Create Knowledge: Show organizational commitment to knowledge sharing through training, code reviews, pair programming, project documentation, sharing sessions and more.

Build Quality In: Create focus on developing quality in the product and keep on enhancing the development process to reduce defects.

Deliver Rapidly: Focus on delivering software as fast as possible at the highest possible quality. Create stable workflows based on shared understanding of the process.

Empower Teams: Examine failures by checking for gaps in the process rather than looking at individuals as the problem. Allow innovative freedom for teams to identify the best processes and tools.

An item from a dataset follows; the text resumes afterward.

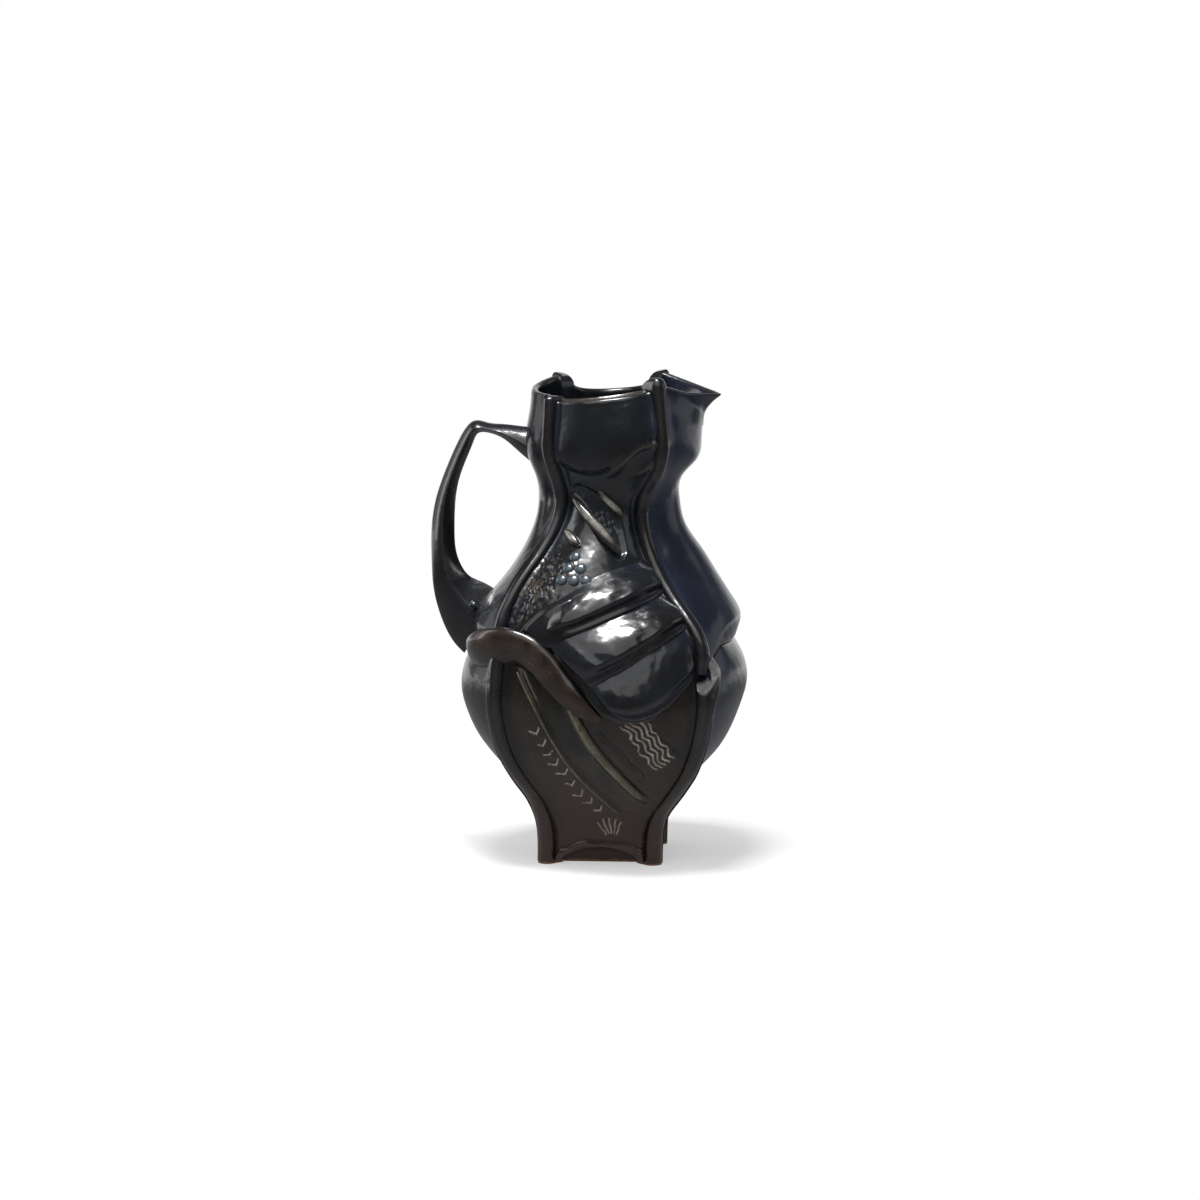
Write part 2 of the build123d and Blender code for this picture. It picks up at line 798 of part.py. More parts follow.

Delay in Making Decisions: Make decisions at the "Last Responsible Moment" by keeping options open and to learn and gain more knowledge

Optimize the Whole: Focus on the entire value stream from start to finish to eliminate waste and enable faster delivery of value. Sub-optimization of parts of the system may be necessary to optimize the system as as a whole.

  1. If you can achieve your goals with a single team, do not scale. Employ the minimum number of people required to meet your strategic outcomes.
  2. If you have a single team and it cannot deliver effectively using Agile principles and practices, do not scale. Succeed with a single team first.
  3. Respect, trust, and be kind to your people; foster a climate of open, honest, rapid, and empathetic communication.
  4. Continuously reflect and improve across all levels and maintain focus on the whole; prioritize collective high performance over the performance of any individual team.
  5. Keep teams and their work loosely coupled to preserve flexibility; minimize handoffs and dependencies with cross-functional teams and clearly decomposed work.
  6. Radiate information between and among teams to develop shared understanding and promote asynchronous communication; create visibility across the entire work system.
  7. Aim for a minimally viable bureaucracy and nothing more; effective and repeatable practices, policies, and procedures will emerge as you scale.
  8. Decentralize decision-making; push authority to teams so that they can quickly take advantage of emerging opportunities.
  9. Prioritize experimentation for each individual team over conformity across the organization. Celebrate the learning that comes from experimentation—successes and failures—across all teams.
  10. Ensure each team is working towards the shared vision and delivering real value regularly and consistently. Demonstrate progress with frequent validations by stakeholders.

The Testing Manifesto

We value:

  1. Testing throughout OVER testing at the end.
  2. Preventing bugs OVER finding bugs.
  3. Testing understanding OVER testing functionality.
  4. Building the best system OVER breaking the system.
  5. Team responsibility for quality OVER tester responsibility.

Human-centered design (HCD) is an intentional process in which the needs, motivations, and limitations of the people using a product or service are considered. The HCD process focuses on user needs and characteristics, usability goals, environment, tasks, and workflow in the research and design of a product and the services that enable it.

As a public organization that promotes civic engagement and seeks to fulfill the charge of OMB Circular A-11 Section 280 (i.e., “Managing Customer Experience and Service Delivery”), CCSQ ISG expects product teams to share this responsibility and find ways to regularly engage with and solicit end user feedback throughout the entire product development lifecycle. ISG recognizes that success is defined, not only by achieving business value through met business requirements, but by delivering high value (i.e., usable and desirable) solutions that meet or exceed the needs and goals of their end users.